■ **DIRECTION**:
Write out the whole of the material exactly.

■ **INFORMATION SUPPLIED**:
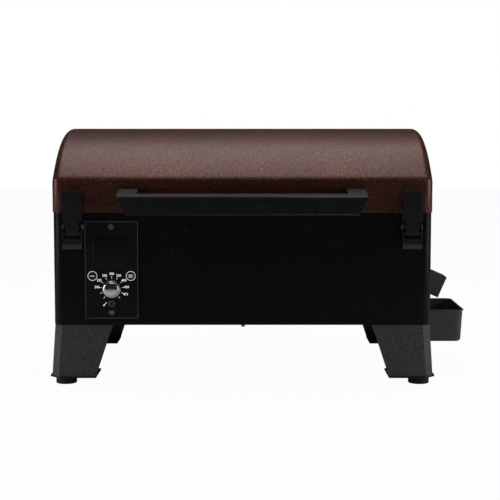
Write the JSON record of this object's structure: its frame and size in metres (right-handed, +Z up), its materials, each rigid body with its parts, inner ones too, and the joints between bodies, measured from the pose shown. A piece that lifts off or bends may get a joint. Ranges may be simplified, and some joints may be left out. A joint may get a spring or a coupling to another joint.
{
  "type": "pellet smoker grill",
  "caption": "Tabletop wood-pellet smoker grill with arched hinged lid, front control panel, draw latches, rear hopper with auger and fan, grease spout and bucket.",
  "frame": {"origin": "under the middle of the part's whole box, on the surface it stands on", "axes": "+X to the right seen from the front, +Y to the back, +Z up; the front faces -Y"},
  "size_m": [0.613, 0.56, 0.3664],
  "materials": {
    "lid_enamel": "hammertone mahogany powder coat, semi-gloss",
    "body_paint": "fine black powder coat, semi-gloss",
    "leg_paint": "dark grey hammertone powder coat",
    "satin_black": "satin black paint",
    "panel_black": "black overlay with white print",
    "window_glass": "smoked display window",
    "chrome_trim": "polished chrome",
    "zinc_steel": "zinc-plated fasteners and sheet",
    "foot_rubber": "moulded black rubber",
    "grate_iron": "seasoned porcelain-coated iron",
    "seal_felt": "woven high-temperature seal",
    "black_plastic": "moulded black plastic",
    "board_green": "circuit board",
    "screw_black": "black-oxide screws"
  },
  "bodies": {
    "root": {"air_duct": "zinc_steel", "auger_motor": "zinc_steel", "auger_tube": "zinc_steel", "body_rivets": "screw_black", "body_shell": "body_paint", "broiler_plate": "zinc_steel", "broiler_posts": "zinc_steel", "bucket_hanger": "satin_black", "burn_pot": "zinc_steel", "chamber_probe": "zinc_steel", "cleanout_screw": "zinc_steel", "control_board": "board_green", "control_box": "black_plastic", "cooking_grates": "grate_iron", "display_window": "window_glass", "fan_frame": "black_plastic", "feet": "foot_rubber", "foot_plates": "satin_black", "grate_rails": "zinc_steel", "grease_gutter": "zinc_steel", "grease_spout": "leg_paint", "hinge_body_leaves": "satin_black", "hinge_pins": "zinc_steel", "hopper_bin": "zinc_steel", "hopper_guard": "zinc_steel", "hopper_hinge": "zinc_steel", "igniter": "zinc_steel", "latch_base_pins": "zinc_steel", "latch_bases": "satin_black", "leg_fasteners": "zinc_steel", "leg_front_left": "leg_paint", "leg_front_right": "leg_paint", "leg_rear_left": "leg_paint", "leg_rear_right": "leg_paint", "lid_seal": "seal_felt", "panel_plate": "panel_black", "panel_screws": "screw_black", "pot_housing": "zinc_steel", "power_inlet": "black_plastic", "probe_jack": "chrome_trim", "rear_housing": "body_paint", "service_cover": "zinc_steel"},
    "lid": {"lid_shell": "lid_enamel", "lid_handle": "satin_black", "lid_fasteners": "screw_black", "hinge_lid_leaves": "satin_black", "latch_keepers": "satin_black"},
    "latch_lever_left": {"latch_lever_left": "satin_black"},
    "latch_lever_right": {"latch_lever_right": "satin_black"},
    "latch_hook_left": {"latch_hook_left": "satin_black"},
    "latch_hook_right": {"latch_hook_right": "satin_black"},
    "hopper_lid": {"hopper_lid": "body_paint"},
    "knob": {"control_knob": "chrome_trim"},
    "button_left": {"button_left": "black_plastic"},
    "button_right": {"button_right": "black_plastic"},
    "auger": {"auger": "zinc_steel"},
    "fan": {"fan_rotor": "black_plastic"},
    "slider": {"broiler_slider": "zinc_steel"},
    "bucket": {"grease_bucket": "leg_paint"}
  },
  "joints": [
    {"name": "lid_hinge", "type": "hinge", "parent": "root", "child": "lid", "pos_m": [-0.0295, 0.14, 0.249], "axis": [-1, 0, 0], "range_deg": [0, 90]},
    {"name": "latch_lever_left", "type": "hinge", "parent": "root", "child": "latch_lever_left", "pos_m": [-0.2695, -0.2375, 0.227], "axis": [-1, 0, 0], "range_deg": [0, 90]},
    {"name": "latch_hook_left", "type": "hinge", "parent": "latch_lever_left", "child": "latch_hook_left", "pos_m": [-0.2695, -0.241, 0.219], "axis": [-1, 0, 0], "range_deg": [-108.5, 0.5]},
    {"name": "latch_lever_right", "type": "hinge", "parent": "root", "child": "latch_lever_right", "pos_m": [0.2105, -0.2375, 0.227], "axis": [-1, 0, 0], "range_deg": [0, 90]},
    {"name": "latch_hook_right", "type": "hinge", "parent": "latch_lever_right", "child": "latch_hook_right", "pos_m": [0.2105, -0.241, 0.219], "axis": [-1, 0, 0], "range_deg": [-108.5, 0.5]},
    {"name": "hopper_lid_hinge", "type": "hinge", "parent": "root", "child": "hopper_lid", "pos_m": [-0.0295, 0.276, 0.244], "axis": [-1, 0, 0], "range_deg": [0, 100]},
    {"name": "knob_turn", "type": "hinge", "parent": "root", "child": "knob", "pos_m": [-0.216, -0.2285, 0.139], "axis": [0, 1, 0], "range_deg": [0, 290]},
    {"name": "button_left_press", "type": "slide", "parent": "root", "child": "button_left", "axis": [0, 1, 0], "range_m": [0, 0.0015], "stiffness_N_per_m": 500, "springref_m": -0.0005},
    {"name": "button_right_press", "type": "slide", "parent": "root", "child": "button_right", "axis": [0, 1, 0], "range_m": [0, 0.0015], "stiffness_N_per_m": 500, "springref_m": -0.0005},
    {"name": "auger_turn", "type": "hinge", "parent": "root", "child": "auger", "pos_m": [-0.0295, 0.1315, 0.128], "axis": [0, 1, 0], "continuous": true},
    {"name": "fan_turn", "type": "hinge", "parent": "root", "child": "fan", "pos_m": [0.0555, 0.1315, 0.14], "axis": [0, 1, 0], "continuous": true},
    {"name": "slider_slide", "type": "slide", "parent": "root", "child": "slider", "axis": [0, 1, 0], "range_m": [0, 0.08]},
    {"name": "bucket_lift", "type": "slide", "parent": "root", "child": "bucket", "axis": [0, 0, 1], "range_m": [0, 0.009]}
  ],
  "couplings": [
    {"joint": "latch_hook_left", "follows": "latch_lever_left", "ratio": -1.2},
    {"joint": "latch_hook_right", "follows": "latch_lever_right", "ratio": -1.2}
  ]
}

■ **PROBLEM SOLUTION**:
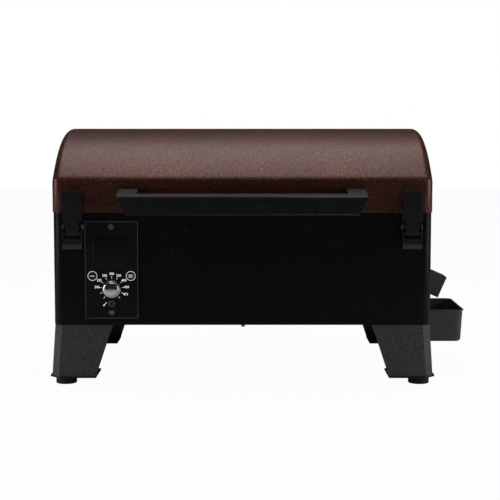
Write the JSON record of this object's structure: its frame and size in metres (right-handed, +Z up), its materials, each rigid body with its parts, inner ones too, and the joints between bodies, measured from the pose shown. A piece that lifts off or bends may get a joint. Ranges may be simplified, and some joints may be left out. A joint may get a spring or a coupling to another joint.
{
  "type": "pellet smoker grill",
  "caption": "Tabletop wood-pellet smoker grill with arched hinged lid, front control panel, draw latches, rear hopper with auger and fan, grease spout and bucket.",
  "frame": {"origin": "under the middle of the part's whole box, on the surface it stands on", "axes": "+X to the right seen from the front, +Y to the back, +Z up; the front faces -Y"},
  "size_m": [0.613, 0.56, 0.3664],
  "materials": {
    "lid_enamel": "hammertone mahogany powder coat, semi-gloss",
    "body_paint": "fine black powder coat, semi-gloss",
    "leg_paint": "dark grey hammertone powder coat",
    "satin_black": "satin black paint",
    "panel_black": "black overlay with white print",
    "window_glass": "smoked display window",
    "chrome_trim": "polished chrome",
    "zinc_steel": "zinc-plated fasteners and sheet",
    "foot_rubber": "moulded black rubber",
    "grate_iron": "seasoned porcelain-coated iron",
    "seal_felt": "woven high-temperature seal",
    "black_plastic": "moulded black plastic",
    "board_green": "circuit board",
    "screw_black": "black-oxide screws"
  },
  "bodies": {
    "root": {"air_duct": "zinc_steel", "auger_motor": "zinc_steel", "auger_tube": "zinc_steel", "body_rivets": "screw_black", "body_shell": "body_paint", "broiler_plate": "zinc_steel", "broiler_posts": "zinc_steel", "bucket_hanger": "satin_black", "burn_pot": "zinc_steel", "chamber_probe": "zinc_steel", "cleanout_screw": "zinc_steel", "control_board": "board_green", "control_box": "black_plastic", "cooking_grates": "grate_iron", "display_window": "window_glass", "fan_frame": "black_plastic", "feet": "foot_rubber", "foot_plates": "satin_black", "grate_rails": "zinc_steel", "grease_gutter": "zinc_steel", "grease_spout": "leg_paint", "hinge_body_leaves": "satin_black", "hinge_pins": "zinc_steel", "hopper_bin": "zinc_steel", "hopper_guard": "zinc_steel", "hopper_hinge": "zinc_steel", "igniter": "zinc_steel", "latch_base_pins": "zinc_steel", "latch_bases": "satin_black", "leg_fasteners": "zinc_steel", "leg_front_left": "leg_paint", "leg_front_right": "leg_paint", "leg_rear_left": "leg_paint", "leg_rear_right": "leg_paint", "lid_seal": "seal_felt", "panel_plate": "panel_black", "panel_screws": "screw_black", "pot_housing": "zinc_steel", "power_inlet": "black_plastic", "probe_jack": "chrome_trim", "rear_housing": "body_paint", "service_cover": "zinc_steel"},
    "lid": {"lid_shell": "lid_enamel", "lid_handle": "satin_black", "lid_fasteners": "screw_black", "hinge_lid_leaves": "satin_black", "latch_keepers": "satin_black"},
    "latch_lever_left": {"latch_lever_left": "satin_black"},
    "latch_lever_right": {"latch_lever_right": "satin_black"},
    "latch_hook_left": {"latch_hook_left": "satin_black"},
    "latch_hook_right": {"latch_hook_right": "satin_black"},
    "hopper_lid": {"hopper_lid": "body_paint"},
    "knob": {"control_knob": "chrome_trim"},
    "button_left": {"button_left": "black_plastic"},
    "button_right": {"button_right": "black_plastic"},
    "auger": {"auger": "zinc_steel"},
    "fan": {"fan_rotor": "black_plastic"},
    "slider": {"broiler_slider": "zinc_steel"},
    "bucket": {"grease_bucket": "leg_paint"}
  },
  "joints": [
    {"name": "lid_hinge", "type": "hinge", "parent": "root", "child": "lid", "pos_m": [-0.0295, 0.14, 0.249], "axis": [-1, 0, 0], "range_deg": [0, 90]},
    {"name": "latch_lever_left", "type": "hinge", "parent": "root", "child": "latch_lever_left", "pos_m": [-0.2695, -0.2375, 0.227], "axis": [-1, 0, 0], "range_deg": [0, 90]},
    {"name": "latch_hook_left", "type": "hinge", "parent": "latch_lever_left", "child": "latch_hook_left", "pos_m": [-0.2695, -0.241, 0.219], "axis": [-1, 0, 0], "range_deg": [-108.5, 0.5]},
    {"name": "latch_lever_right", "type": "hinge", "parent": "root", "child": "latch_lever_right", "pos_m": [0.2105, -0.2375, 0.227], "axis": [-1, 0, 0], "range_deg": [0, 90]},
    {"name": "latch_hook_right", "type": "hinge", "parent": "latch_lever_right", "child": "latch_hook_right", "pos_m": [0.2105, -0.241, 0.219], "axis": [-1, 0, 0], "range_deg": [-108.5, 0.5]},
    {"name": "hopper_lid_hinge", "type": "hinge", "parent": "root", "child": "hopper_lid", "pos_m": [-0.0295, 0.276, 0.244], "axis": [-1, 0, 0], "range_deg": [0, 100]},
    {"name": "knob_turn", "type": "hinge", "parent": "root", "child": "knob", "pos_m": [-0.216, -0.2285, 0.139], "axis": [0, 1, 0], "range_deg": [0, 290]},
    {"name": "button_left_press", "type": "slide", "parent": "root", "child": "button_left", "axis": [0, 1, 0], "range_m": [0, 0.0015], "stiffness_N_per_m": 500, "springref_m": -0.0005},
    {"name": "button_right_press", "type": "slide", "parent": "root", "child": "button_right", "axis": [0, 1, 0], "range_m": [0, 0.0015], "stiffness_N_per_m": 500, "springref_m": -0.0005},
    {"name": "auger_turn", "type": "hinge", "parent": "root", "child": "auger", "pos_m": [-0.0295, 0.1315, 0.128], "axis": [0, 1, 0], "continuous": true},
    {"name": "fan_turn", "type": "hinge", "parent": "root", "child": "fan", "pos_m": [0.0555, 0.1315, 0.14], "axis": [0, 1, 0], "continuous": true},
    {"name": "slider_slide", "type": "slide", "parent": "root", "child": "slider", "axis": [0, 1, 0], "range_m": [0, 0.08]},
    {"name": "bucket_lift", "type": "slide", "parent": "root", "child": "bucket", "axis": [0, 0, 1], "range_m": [0, 0.009]}
  ],
  "couplings": [
    {"joint": "latch_hook_left", "follows": "latch_lever_left", "ratio": -1.2},
    {"joint": "latch_hook_right", "follows": "latch_lever_right", "ratio": -1.2}
  ]
}